Exercise instructions:
How many of the lines contain the string "frame"? Give the number, with no other words.

Dataset content:
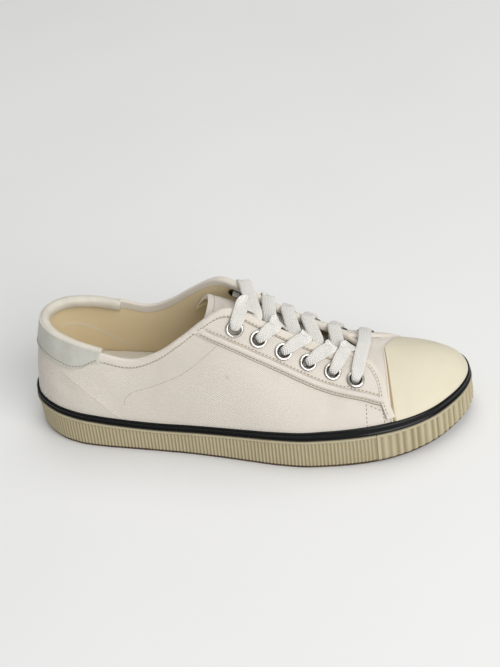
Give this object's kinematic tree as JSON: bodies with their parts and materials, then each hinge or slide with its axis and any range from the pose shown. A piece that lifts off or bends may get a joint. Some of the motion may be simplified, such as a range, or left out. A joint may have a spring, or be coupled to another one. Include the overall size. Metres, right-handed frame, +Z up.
{
  "type": "canvas sneaker",
  "caption": "Low canvas sneaker for a right foot, laced, with ribbed rubber sole wall, black edge band, rubber toe cap and padded leather heel patch.",
  "frame": {"origin": "on the floor, under the middle of the shoe's overall box", "axes": "+X to the toe, +Y to the inner side of the foot, +Z up"},
  "size_m": [0.2836, 0.1032, 0.0965],
  "materials": {
    "canvas": "off-white twill",
    "cream_rubber": "matte cream",
    "cap_rubber": "smooth cream",
    "black_rubber": "satin black",
    "gum_rubber": "matte gum",
    "insole_cloth": "light cloth",
    "grey_leather": "pale grey, smooth",
    "nickel": "bright nickel",
    "cotton": "flat white lace"
  },
  "bodies": {
    "root": {"upper": "canvas", "eyestay_lateral": "canvas", "eyestay_medial": "canvas", "binding_lateral": "canvas", "binding_medial": "canvas", "tongue": "canvas", "foxing": "cream_rubber", "toe_bumper": "cream_rubber", "toe_cap": "cap_rubber", "edge_band": "black_rubber", "outsole": "gum_rubber", "insole": "insole_cloth", "heel_patch": "grey_leather", "lace_bar": "cotton", "lace_crossing_1": "cotton", "lace_crossing_2": "cotton", "lace_crossing_3": "cotton", "lace_crossing_4": "cotton", "lace_crossing_5": "cotton", "eyelet_lateral_1": "nickel", "eyelet_lateral_2": "nickel", "eyelet_lateral_3": "nickel", "eyelet_lateral_4": "nickel", "eyelet_lateral_5": "nickel", "eyelet_lateral_6": "nickel", "eyelet_medial_1": "nickel", "eyelet_medial_2": "nickel", "eyelet_medial_3": "nickel", "eyelet_medial_4": "nickel", "eyelet_medial_5": "nickel", "eyelet_medial_6": "nickel"}
  },
  "joints": []
}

The output:
2